Wondering how to safeguard your business from falling into the same trap?
First, recognize that secure remote team management is not optional but foundational. It begins with rigorous vetting during recruitment, multi-factor authentication for identity validation, and regular performance audits.
Second, implement employee monitoring software that comes with privacy but enforces accountability. These tools offer visibility into work patterns, helping you assess whether someone is genuinely contributing or merely clocking hours.
Third, promote a culture of transparency. Employees are less likely to abuse the system when expectations are clear, metrics are transparent, and feedback is continuous.
Organizations must move from reactive to proactive. Preventing remote work fraud begins with early detection and intelligent analytics.

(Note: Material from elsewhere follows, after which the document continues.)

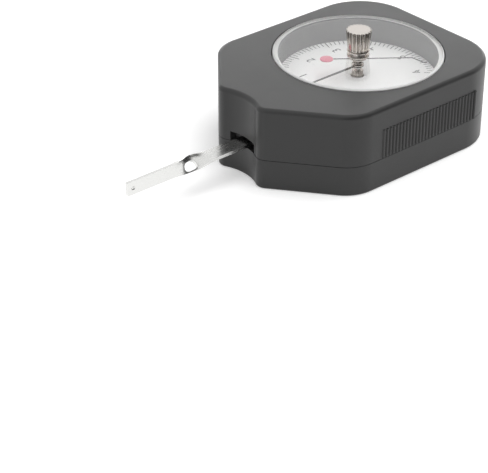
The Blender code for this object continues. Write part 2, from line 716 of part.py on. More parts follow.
def rear_cover(material):
    """Black moulded back: floor, wall with a tongue that enters the front half, and counterbored bosses."""
    seam = PARTING_HEIGHT - SEAM_GAP
    tongue_top = PARTING_HEIGHT + TONGUE_HEIGHT
    body = pulled(case_outline(0), 0, seam)
    round_rim(body, 0, REAR_EDGE_RADIUS)
    shell = made("rear_cover", body, material)
    weld(shell, pulled(case_outline(TONGUE_INSET + SEAM_GAP), seam - OVERRUN, tongue_top))
    hollow = tool(pulled(case_outline(SIDE_WALL), REAR_WALL, tongue_top + OVERRUN))
    screws = case_screw_places()
    boss_low = REAR_WALL - OVERRUN
    boss_top = PARTING_HEIGHT - BOSS_GAP
    cut(hollow, *[rod(REAR_BOSS_RADIUS, boss_low, boss_top, SIDES_SMALL, place) for place in screws])
    combine(shell, [hollow], "DIFFERENCE")
    holes = []
    for place in screws:
        holes.append(rod(COUNTERBORE_RADIUS, -OVERRUN, COUNTERBORE_DEPTH, SIDES_MEDIUM, place))
        holes.append(rod(SCREW_HOLE_RADIUS, -OVERRUN, boss_top + OVERRUN, SIDES_SMALL, place))
    notch_low = NOSE_REACH - NOSE_SCREW_INSET + REAR_BOSS_RADIUS + BOSS_GAP
    notch = rectangle(NOTCH_WIDTH / 2 + SEAM_GAP, notch_low, NOSE_REACH + OVERRUN)
    holes.append(pulled(notch, seam, tongue_top + OVERRUN))
    return cut(shell, *holes)


def screw_body(place, head_low, head_radius, head_height, shank_radius, tip):
    """Pan-head screw with its head below and the end of its shank at height tip."""
    shoulder = head_low + head_height
    profile = [(head_radius, head_low), (head_radius, shoulder), (shank_radius, shoulder),
               (shank_radius, tip)]
    return turned(profile, SIDES_TINY, place)


def slot(place, half_x, half_y, low):
    """The driver's slot, cut up into a head that lies at height low."""
    x, y = place
    outline = [(x - half_x, y - half_y), (x + half_x, y - half_y),
               (x + half_x, y + half_y), (x - half_x, y + half_y)]
    return pulled(outline, low - OVERRUN, low + RECESS_DEPTH)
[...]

Don’t wait for anomalies to surface. Keep an eye on productivity as it happens and know what ‘normal’ looks like so you can spot when something’s off. If one employee’s output suddenly drops or they’re taking longer-than-usual response times, investigate. Maybe they’re just swamped… or maybe they’re working for four other companies too.
Don’t assume resume claims are accurate. Verify them and conduct skill assignments, background checks, and simulated tasks during onboarding.
And most importantly, cultivate a digital culture that values integrity as much as it does innovation.
Now that home and work are overlapping more than ever, it’s time to rethink how we manage people. Remote workforce management can no longer be about trust alone. It must be about intelligent trust backed by systems, software, and strategy.
In this new reality, businesses must invest not just in hiring great people, but in managing them well. That means giving managers the tools to track progress without surveillance, to detect fraud without paranoia, and to foster collaboration without chaos.
The story of the 13-job scammer is more than just a curiosity. Rather, it’s a signal. A signal that we need to redefine how we manage, measure, and maintain our remote teams.
Because the next time, it could be your company footing the bill for a ghost employee who’s already working for a dozen others.
Remote work is here to stay. But so are the challenges that come with it. The key lies not in abandoning remote operations, but in mastering remote workforce management with a sharper eye and smarter tools.
From remote employee fraud to insider threats in remote work, the dangers are real, but they are also preventable. Through better onboarding, stronger verification, smarter monitoring, and culture-driven leadership, businesses can mitigate remote work risks and build a truly secure, high-performing distributed team.
It’s no longer just a matter of placing trust in your remote employees. It’s whether you’ve done enough to ensure that trust is well placed.